• Recorded data
□ □ □ □ □ □ □
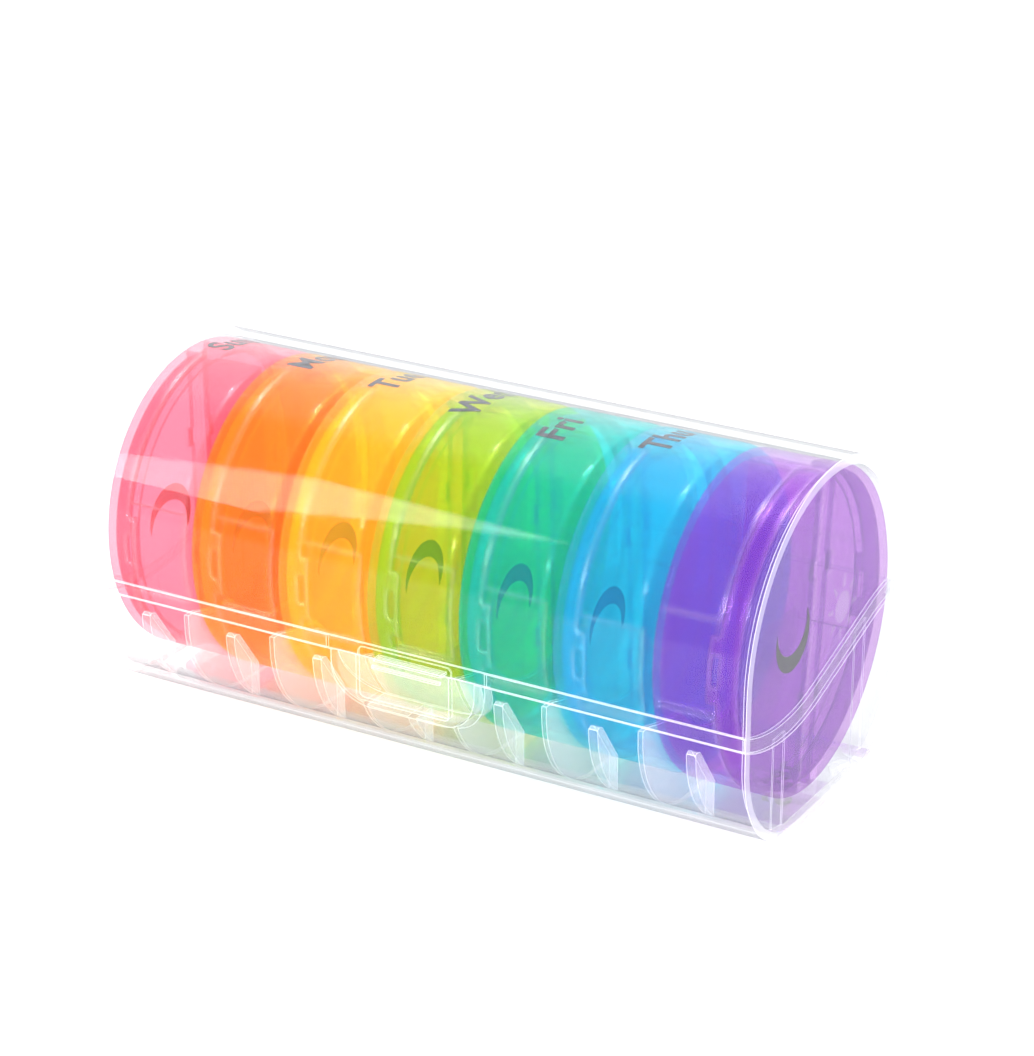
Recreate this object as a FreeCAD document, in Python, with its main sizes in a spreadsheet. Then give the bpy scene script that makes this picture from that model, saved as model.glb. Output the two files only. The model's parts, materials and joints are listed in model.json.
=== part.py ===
"""Travel pill organizer: a clear hinged case with seven round two-compartment pods.

X runs along the case, -Y is the front with the latch, +Z is up.  The origin is the middle of
the flat underside.  Every size is in millimetres.
"""
import FreeCAD
import Part
import math
import os
import Sketcher

# The driving dimensions: alias, value, what it is.
DIMENSIONS = [
    ("case_length", 156.6, "whole length of the case"),
    ("half_width", 37.0, "half the width, and the radius of the round top"),
    ("axis_height", 38.1, "height of the pods' common axis"),
    ("corner_radius", 23.3, "radius of the two long lower corners"),
    ("wall", 2.0, "barrel and floor thickness"),
    ("end_wall", 1.6, "thickness of the flat ends"),
    ("bay_count", 7, "number of bays"),
    ("valley_y", -18.0, "where the parting line is lowest"),
    ("valley_z", 23.2, "height of the parting line there"),
    ("parting_radius", 44.0, "radius of both bends of the parting line"),
    ("parting_slope", 17.8, "rise of its straight middle, in degrees"),
    ("parting_back", 35.9, "height of the parting line at the back"),
    ("parting_reach", 45.0, "half width of the shape that is cut along the parting line"),
    ("overrun", 1.0, "how far a cutting shape runs past the solid it cuts"),
    ("lid_gap", 0.12, "clearance between lid and base at the parting line"),
    ("lip_height", 2.9, "rise of the inner lip above the parting line"),
    ("lip_inset", 1.05, "lip's outer side, in from the outer wall"),
    ("lip_gap", 0.15, "clearance around the lip"),
    ("lip_stop", 30.0, "how far back the lip runs"),
    ("lip_end_gap", 0.8, "room behind the lip's ends, where they swing"),
    ("latch_gap", 38.0, "length of front wall without a lip, around the latch"),
    ("scoop_width", 34.4, "thumb scoop, wide"),
    ("scoop_bottom", 15.6, "thumb scoop's floor"),
    ("scoop_radius", 9.0, "thumb scoop's lower corners"),
    ("scoop_top", 40.0, "top of the shape that cuts the scoop"),
    ("scoop_reach", 13.0, "how far in the shape that cuts the scoop goes"),
    ("scoop_wall", 1.3, "thickness of the scoop's own walls"),
    ("liner_radius", 35.0, "inner side of the scoop's back wall"),
    ("tongue_width", 22.4, "latch tongue, wide"),
    ("tongue_top", 29.2, "latch tongue's top on the lid"),
    ("tongue_bottom", 17.6, "latch tongue's lower edge"),
    ("tongue_outer", 36.9, "latch tongue's outer side, from the middle"),
    ("tongue_depth", 1.3, "latch tongue, thick"),
    ("tongue_corner", 1.2, "latch tongue's rounded corners"),
    ("bead", 0.6, "height of the latch beads"),
    ("bead_margin", 3.0, "beads' ends, in from the tongue's sides"),
    ("bead_sink", 0.2, "how far the tongue's bead runs into the tongue"),
    ("bead_z", 24.9, "height of the tongue's bead"),
    ("catch_z", 26.3, "height of the catch on the base"),
    ("catch_gap", 0.6, "room between the tongue and the catch"),
    ("catch_depth", 2.2, "catch, from its edge into the scoop's back wall"),
    ("divider", 1.0, "thickness of the bay dividers"),
    ("divider_top", 25.5, "height of the dividers"),
    ("divider_opening", 24.0, "radius of the opening in the dividers"),
    ("fin", 2.0, "thickness of the cradle fins"),
    ("fin_tip", 23.6, "height of the fins"),
    ("fin_tip_inset", 0.8, "fins' tip, in from the case's inner side"),
    ("fin_tip_end", 2.0, "where the fins' slope starts, in from the case's inner side"),
    ("fin_tip_fall", 0.4, "fall from the fins' tip to their slope"),
    ("fin_tip_root", 1.0, "fall from the fins' tip to the case's wall"),
    ("fin_shoulder", 14.0, "height where the fins' slope ends"),
    ("fin_reach", 26.3, "fins' inner edge, from the middle"),
    ("rib_height", 0.4, "end wall ribs, high"),
    ("rib_width", 4.8, "end wall ribs, wide"),
    ("rib_y", 18.5, "end wall ribs, from the middle"),
    ("hinge_y", 39.3, "hinge axis behind the case"),
    ("hinge_z", 38.1, "hinge axis, high"),
    ("knuckle_radius", 2.1, "hinge knuckles"),
    ("stub_radius", 1.0, "lid's hinge stubs"),
    ("stub_clearance", 0.05, "play around the stubs"),
    ("stub_length", 2.6, "length of a stub"),
    ("knuckle_length", 8.0, "lid knuckles"),
    ("ear_length", 3.5, "base ears"),
    ("hinge_side_gap", 0.15, "gap between an ear and a knuckle"),
    ("hinge_station", 42.0, "hinges, from the middle"),
    ("gusset_drop", 6.0, "foot of the ears' gussets, below the parting line"),
    ("gusset_lip", 1.0, "upright part of the gussets' far edge"),
    ("knuckle_web_gap", 0.3, "lid knuckles' webs, above the parting line"),
    ("knuckle_web_rise", 7.0, "lid knuckles' webs, above the hinge axis"),
    ("pod_radius", 34.4, "outer radius of a pod"),
    ("pod_depth", 19.7, "thickness of a pod with its lids"),
    ("pod_front_gap", 0.9, "room in front of a pod's lids"),
    ("cup_wall", 1.8, "cup's rim thickness"),
    ("cup_back", 1.4, "cup's back thickness"),
    ("cup_edge", 1.6, "rounding of the cup's back edge"),
    ("skirt_depth", 5.4, "how far a half lid's skirt runs over the rim"),
    ("skirt", 1.2, "skirt thickness"),
    ("seam_gap", 0.1, "gap between skirt and cup"),
    ("neck_gap", 0.15, "gap between skirt and neck"),
    ("neck_wall", 1.2, "cup's neck thickness"),
    ("plate", 1.5, "half lid's thickness"),
    ("plate_edge", 0.6, "rounding of the half lid's outer edge"),
    ("web", 1.4, "wall between the two compartments"),
    ("web_inset", 0.3, "that wall's edge, in from the neck's seat"),
    ("bar_width", 5.4, "bar between the half lids"),
    ("bar_overlap", 0.4, "how far the bar runs over the cup's rim"),
    ("bar_sink", 0.2, "how far the bar's ends run into the neck"),
    ("flip_axis_y", 3.6, "half lid's hinge axis, from the middle"),
    ("flip_station", 14.0, "half lid's two hinge pins, from the middle"),
    ("flip_ear", 3.6, "length of an ear on the bar"),
    ("flip_root", 0.5, "how far an ear runs into the bar"),
    ("flip_notch", 4.2, "length of the half lid's notch around an ear"),
    ("notch_gap", 0.25, "room around an ear in its notch"),
    ("flip_pin", 0.35, "radius of the half lid's pins"),
    ("flip_pin_root", 0.4, "how far a pin runs into the half lid at each end"),
    ("flip_bore", 0.4, "radius of the ears' bores"),
    ("tab_length", 7.4, "latch tab's end, from the face"),
    ("tab_height", 14.0, "latch tab, along the rim"),
    ("tab_radius", 33.45, "latch tab's inner side"),
    ("slot_end", 6.6, "slot's inner end, from the face"),
    ("slot_width", 1.6, "slot in the tab, wide"),
    ("slot_height", 6.2, "slot in the tab, high"),
    ("recess_height", 19.8, "finger recess in the rim"),
    ("recess_radius", 33.35, "bottom of the finger recess"),
]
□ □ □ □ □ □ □
Please give an exact restatement of only the lines from the beginning of the material above to the line with "import Sketcher", inclusive.

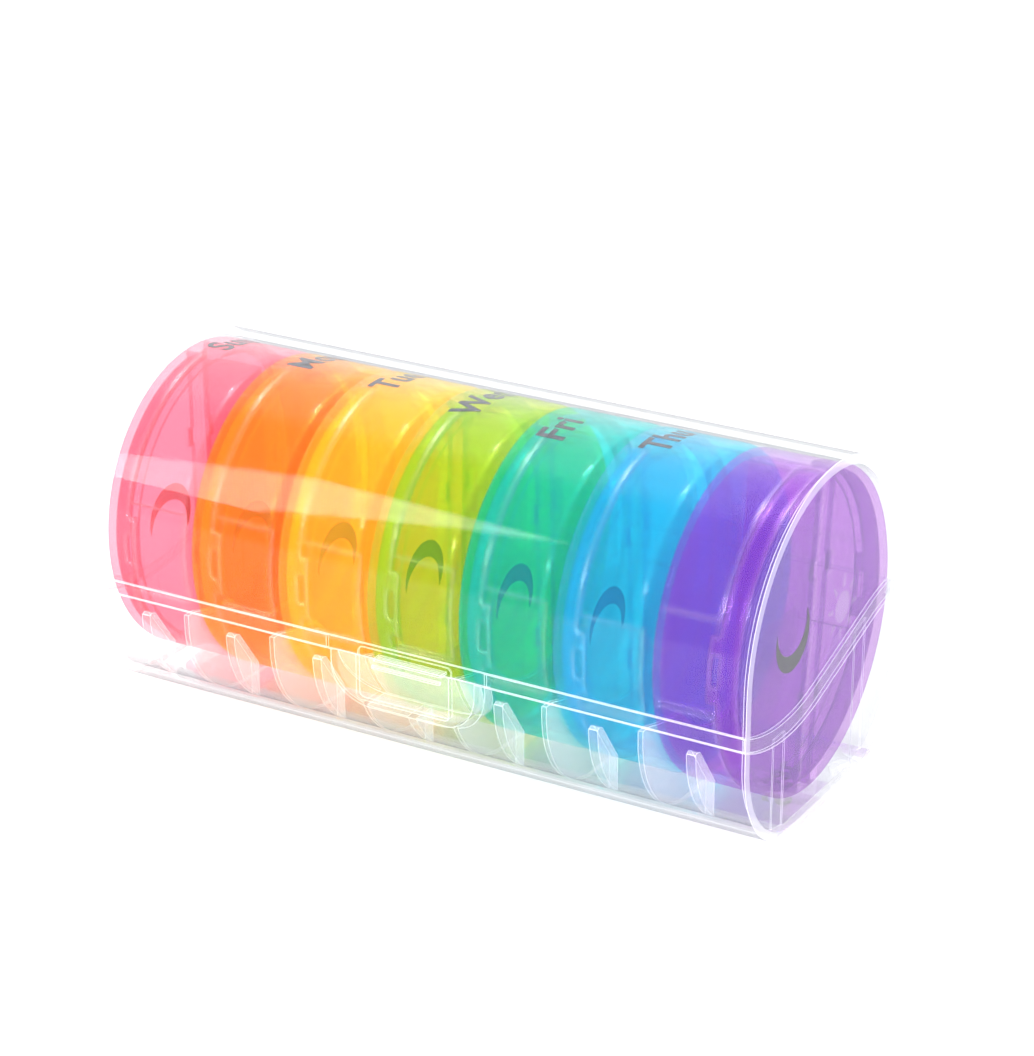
Recreate this object as a FreeCAD document, in Python, with its main sizes in a spreadsheet. Then give the bpy scene script that makes this picture from that model, saved as model.glb. Output the two files only. The model's parts, materials and joints are listed in model.json.
=== part.py ===
"""Travel pill organizer: a clear hinged case with seven round two-compartment pods.

X runs along the case, -Y is the front with the latch, +Z is up.  The origin is the middle of
the flat underside.  Every size is in millimetres.
"""
import FreeCAD
import Part
import math
import os
import Sketcher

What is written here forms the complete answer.